6/15/2013 2:06:00 PM
Appeals Court raises standard of protection for Grand Canyon-Parashant, Vermilion Cliffs national monuments

Howard Fischer
Capitol Media Services

PHOENIX -- A federal appeals court has rejected a bid by environmental groups to force the Bureau of Land Management to do more to protect two national monuments in Arizona.

In an unsigned opinion, the three-judge panel of the 9th U.S. Circuit Court of Appeals sad there was nothing inherently wrong or illegal with BLM permitting "moderate to minor damage' to some objects in the Grand Canyon-Parashant and Vermilion Cliffs national monuments.

The judges acknowledged that the 2000 proclamations by President Clinton creating both monuments say they were established "for the purpose of protecting the objects' within the monuments. But they said the proclamations also allow other uses in the 1.3 million acres in northern Arizona, including grazing and public visitation.

"BLM interpreted the proclamations to permit balancing the protection of monument objects with other uses, rather than require absolute protection of each individual object,' the court wrote. "Giving the deference we owe to BLM's interpretation, we conclude that is a reasonable one.'

According to court records, the resource management plans for the two monuments close 89,598 acres in Vermilion Cliffs to motorized and mechanized vehicle use and 285,647 acres in Grand Canyon-Parashant. The plans also close 360 miles of routes that were in use prior to the management plans, a figure put at about 18 percent of existing routes.

It also says that the proclamations specifically allow continued grazing -- and that the management plans do not designate any new grazing allotments.

Instead, they keep in grazing use about 34,000 acres in Parashant. It also says that prior to grazing, ranchers must obtain permits from BLM which are subject to additional regulatory review.

In their appellate ruling, the judges said the National Historic Preservation Act requires BLM to "make a reasonable and good faith effort' to identify historic properties that would be affected by routes through the monuments.

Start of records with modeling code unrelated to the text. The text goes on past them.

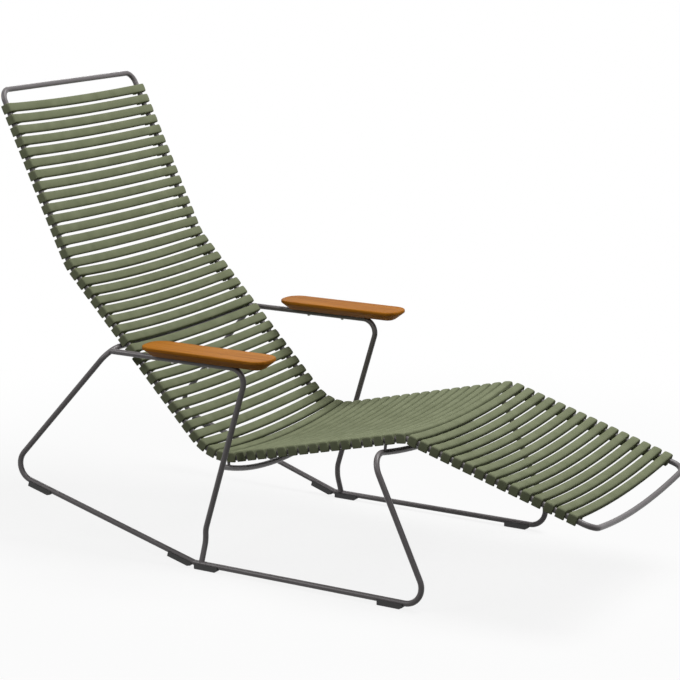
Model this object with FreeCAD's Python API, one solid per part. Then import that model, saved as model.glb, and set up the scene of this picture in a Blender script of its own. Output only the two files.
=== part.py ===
"""Rocking chaise lounge: bent steel tube base and seat frame, clip-on slats, wooden armrests, clip-on glides.

Millimetres, +Z up, standing on Z = 0. The length runs along X, head at -X and feet at +X, and the lounge is
symmetric about the XZ plane. At rest it stands on the four glides in front of the kinks in its runners.
Pushed back, it rolls over the kinks on to the four glides behind them. The pieces are drawn with X = 0 at
the kinks, and moved at the end so that the origin lies on the floor under the middle of the lounge.
"""
import FreeCAD, Part
import math
import os

# Tube
TUBE_D = 13.0
TUBE_SIDES = 8                   # flats in place of a circle keep the long bends light
STUB_SIDES = 6
STUB_CLEARANCE = 0.2             # between a stub and the slats on each side of it
COPE_DEPTH = 3.5                 # a coped end stops this far short of the other tube's centre line

# Seat frame, side view, from the hollow of the seat to the head and to the feet
RAIL_HALF_SPAN = 257.0
HOLLOW_X = 16.0
HOLLOW_HEIGHT = 238.9
LOWER_BACK_LENGTH = 559.9
LOWER_BACK_ANGLE = 46.6
UPPER_BACK_LENGTH = 434.4
UPPER_BACK_ANGLE = 64.6
SEAT_LENGTH = 504.6
SEAT_ANGLE = 13.7
LEG_REST_LENGTH = 451.2
LEG_REST_ANGLE = 17.0
BACK_BEND_R = 120.0
HOLLOW_R = 117.0
KNEE_R = 65.0
RAIL_CORNER_R = 27.0
FOOT_RAIL_SLOPE = 10.3           # slope of the sagging foot rail at its ends
FRAME_JOINT_REACH = 180.0        # the halves meet at the slat nearest to this, from the hollow's bend

# Base hoops, left-hand side (+Y)
RUNNER_OUTSET = 19.5             # runners beyond the arms
TOE_X = 597.6
FRONT_LEG_REACH = 146.3
FRONT_BAR_GAP = 13.6             # from the line of the seat rails to the front hoop's shoulders
FRONT_BAR_SLOPE = 11.4
HEEL_X = -497.0
HEEL_RISE = 151.5
HEEL_SPLAY = 28.5
SHOULDER_OUTSET = 8.5            # rear hoop's shoulders beyond the arms
SHOULDER_RISE = 7.8              # and above them
TOP_BAR_CLEARANCE = 0.8          # from the top bar to the slats' end blocks
TOP_BAR_SLOPE = 5.0
KINK_R = 20.0
BASE_BEND_R = 40.0

# Arm tubes, posts and the cross bar between them
ARM_OUTSET = 39.5                # arms beyond the seat rails
ARM_HEIGHT = 469.5
ARM_START_SETBACK = 3.0          # the arm starts this far behind the rear hoop's corner
ARM_FRONT_X = 134.0
ARM_BEND_R = 32.0
POST_X = 19.0
POST_STRAIGHT_HEIGHT = 88.0
POST_SPLAY_HEIGHT = 62.0
POST_BEND_R = 60.0
LOWER_BAR_RISE = 2.1             # ends of the bar above the hollow of the seat
LOWER_BAR_SLOPE = 20.6

# Slats
SLAT_PITCH = 27.5                # as near as whole slats fill the rails
SLAT_WIDTH = 20.4
SLAT_OVERHANG = 11.6             # beyond the rail's centre line
SLAT_COVER = 7.9                 # flat ends above the clip seat
SLAT_SAG = 17.3
SLAT_FLAT = 32.6                 # flat stretch at each end
SLAT_THICKNESS = 8.5
HEAD_GAP = 45.9                  # head rail to first slat, between centres
FOOT_GAP = 47.7
TOP_CHORDS = 3
BOTTOM_CHORDS = 3

# Clip-on end blocks
BLOCK_LENGTH = 23.6
BLOCK_SKIRT = 2.0                # below the rail
CLIP_CLEARANCE = 0.4
CLIP_LIP = 0.4                   # how far each lip reaches in over the rail
HAUNCH_LENGTH = 32.0

# Armrests
ARMREST_LENGTH = 330.0
ARMREST_WIDTH = 84.0
ARMREST_THICKNESS = 24.0
ARMREST_X = 32.0
ARMREST_CORNER_R = 36.0
ARMREST_EDGE = 7.0               # upright band above the underside's bevel
ARMREST_BEVEL = 22.0

# Glides
GLIDE_LENGTH = 62.0
GLIDE_WALL = 2.5                 # beside the runner
GLIDE_SOLE = 6.5                 # under the runner
GLIDE_NOSE = 8.0
GLIDE_NOSE_RISE = 5.0
GLIDE_SOLE_EASE = 2.0
GLIDE_CLEARANCE = 0.3
GLIDE_KINK_GAP = 4.0
GLIDE_BEND_GAP = 1.0

# Sizes that follow from these
TUBE_R = TUBE_D / 2
STUB_D = SLAT_PITCH - SLAT_WIDTH - 2 * STUB_CLEARANCE
ARM_HALF_SPAN = RAIL_HALF_SPAN + ARM_OUTSET
RUNNER_HALF_SPAN = ARM_HALF_SPAN + RUNNER_OUTSET
LOWER_BAR_HEIGHT = HOLLOW_HEIGHT + LOWER_BAR_RISE
SLAT_HALF_LENGTH = RAIL_HALF_SPAN + SLAT_OVERHANG
SLAT_TOP = TUBE_R + CLIP_CLEARANCE + SLAT_COVER
BLOCK_DEPTH = TUBE_R + BLOCK_SKIRT
GLIDE_WIDTH = TUBE_D + 2 * GLIDE_WALL
GLIDE_DEPTH = TUBE_R + GLIDE_SOLE
RUNNER_HEIGHT = GLIDE_DEPTH
HOOP_JOINT_X = GLIDE_KINK_GAP + GLIDE_LENGTH / 2    # the hoops are butt-joined inside a glide
SIDEWAYS = FreeCAD.Vector(0, 1, 0)
UPWARDS = FreeCAD.Vector(0, 0, 1)


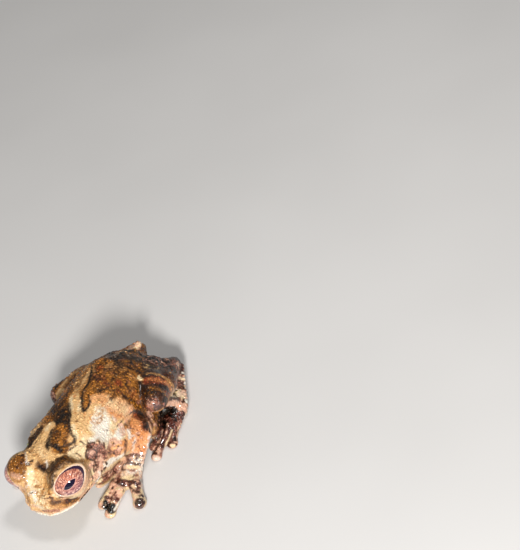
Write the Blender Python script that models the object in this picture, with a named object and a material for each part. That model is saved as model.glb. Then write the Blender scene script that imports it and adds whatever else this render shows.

And they said BLM relied on existing information that covered less than 5 percent of the area in the monuments.

But they said the agency is committed to doing ongoing inventories. And the judge said BLM is permitted to use a phased process when dealing with particularly large parcels of land.

And the court said that using a restrictive definition advocated by The Wilderness Society would require closing off more than 94 percent of the routes previously open to the public in Vermilion Cliffs.

Finally, the judges rejected the contention of challengers that BLM is not exercising its full discretion to protect wilderness characteristics of the areas because it refused to designate Wilderness Study Areas.

They noted that BLM used to designate such areas as part of its discretion under federal law to manage lands to protect their wilderness values. But following a settlement with the state of Utah in a different case, BLM no longer creates those study areas.

"But the record shows that BLM views the change in policy as semantic,' the appellate court wrote, pointing out that, even under the revised policy, the agency still has authority to protect wilderness characteristics over other uses.